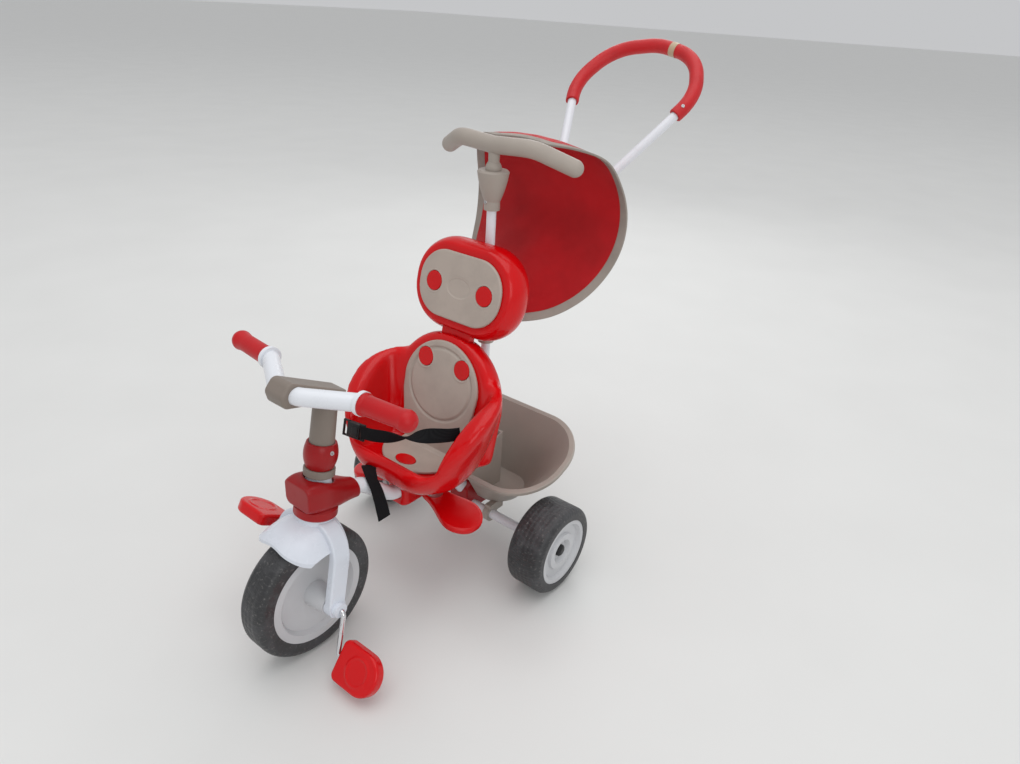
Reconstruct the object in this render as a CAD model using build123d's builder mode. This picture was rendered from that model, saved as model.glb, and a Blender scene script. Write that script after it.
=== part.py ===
* * *
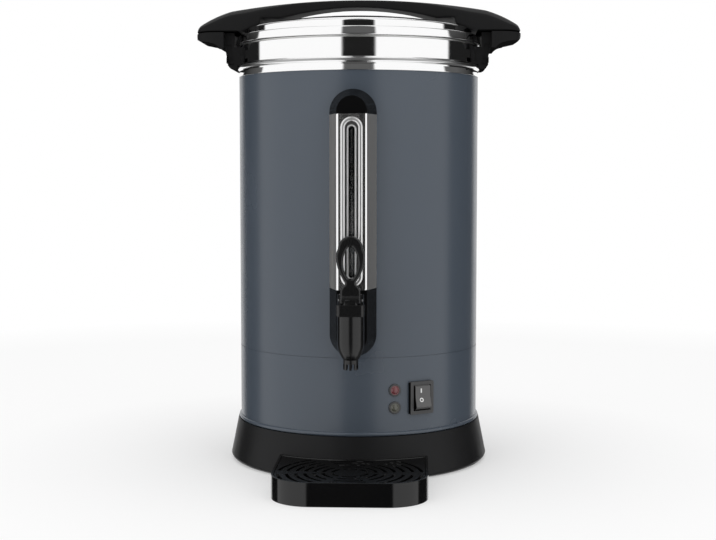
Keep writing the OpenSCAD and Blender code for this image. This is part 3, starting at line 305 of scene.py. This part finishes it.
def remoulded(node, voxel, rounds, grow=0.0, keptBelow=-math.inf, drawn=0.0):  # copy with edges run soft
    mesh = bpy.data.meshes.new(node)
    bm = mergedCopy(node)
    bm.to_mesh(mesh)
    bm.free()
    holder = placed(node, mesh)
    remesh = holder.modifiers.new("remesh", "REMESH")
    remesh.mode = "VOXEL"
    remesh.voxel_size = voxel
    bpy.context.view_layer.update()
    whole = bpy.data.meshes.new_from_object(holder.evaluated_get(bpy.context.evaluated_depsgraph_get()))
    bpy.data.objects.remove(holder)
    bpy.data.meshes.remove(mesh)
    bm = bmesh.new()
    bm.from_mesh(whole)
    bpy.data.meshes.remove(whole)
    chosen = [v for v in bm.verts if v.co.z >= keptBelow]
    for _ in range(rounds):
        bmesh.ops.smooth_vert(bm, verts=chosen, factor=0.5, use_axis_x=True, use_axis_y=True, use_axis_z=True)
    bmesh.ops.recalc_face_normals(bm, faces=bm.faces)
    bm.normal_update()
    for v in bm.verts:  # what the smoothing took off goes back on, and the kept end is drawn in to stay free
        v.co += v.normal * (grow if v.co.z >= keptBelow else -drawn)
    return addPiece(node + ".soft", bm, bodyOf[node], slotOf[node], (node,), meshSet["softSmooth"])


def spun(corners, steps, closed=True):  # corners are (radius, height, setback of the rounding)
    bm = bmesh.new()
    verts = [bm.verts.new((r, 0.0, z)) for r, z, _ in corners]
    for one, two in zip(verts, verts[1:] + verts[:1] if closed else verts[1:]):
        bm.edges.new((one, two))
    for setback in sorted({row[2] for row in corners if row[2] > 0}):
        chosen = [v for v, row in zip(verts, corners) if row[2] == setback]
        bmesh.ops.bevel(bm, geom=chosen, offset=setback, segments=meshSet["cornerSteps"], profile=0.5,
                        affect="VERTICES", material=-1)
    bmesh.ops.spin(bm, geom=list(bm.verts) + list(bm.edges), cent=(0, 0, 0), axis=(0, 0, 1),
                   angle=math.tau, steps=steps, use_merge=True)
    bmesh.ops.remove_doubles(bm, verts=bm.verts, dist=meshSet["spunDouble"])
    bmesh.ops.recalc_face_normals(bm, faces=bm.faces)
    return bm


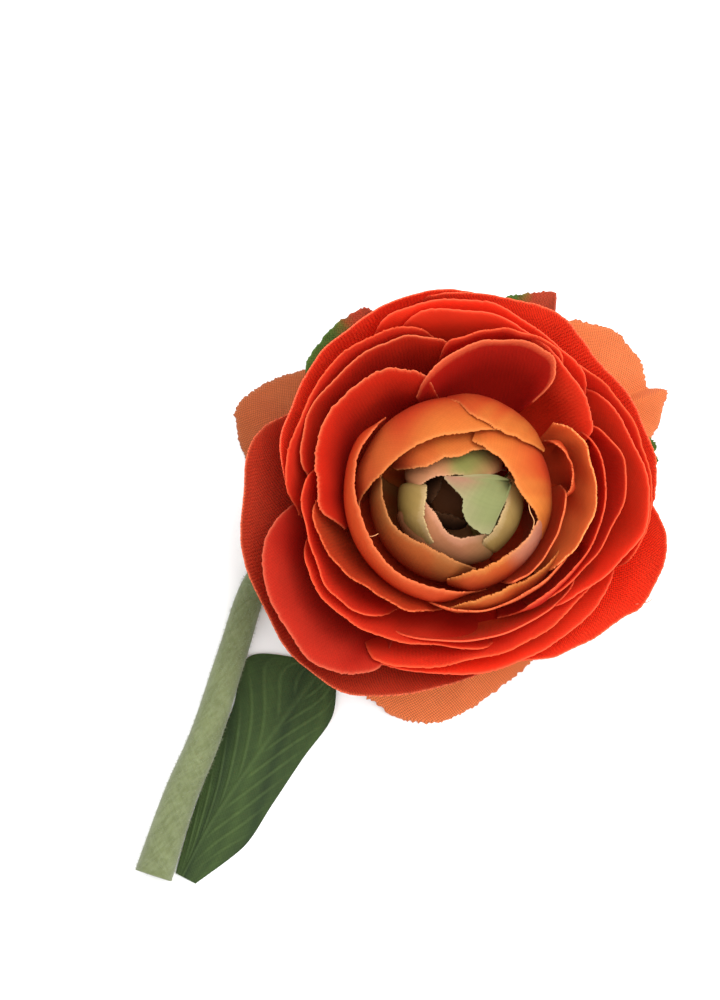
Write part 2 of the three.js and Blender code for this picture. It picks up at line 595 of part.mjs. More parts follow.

| AIM OF THE TASK |
In the material above, show every line where the word "part" turns up.

| FULL SOLUTION |
=== part.py ===
Keep writing the OpenSCAD and Blender code for this image. This is part 3, starting at line 305 of scene.py. This part finishes it.
Write part 2 of the three.js and Blender code for this picture. It picks up at line 595 of part.mjs. More parts follow.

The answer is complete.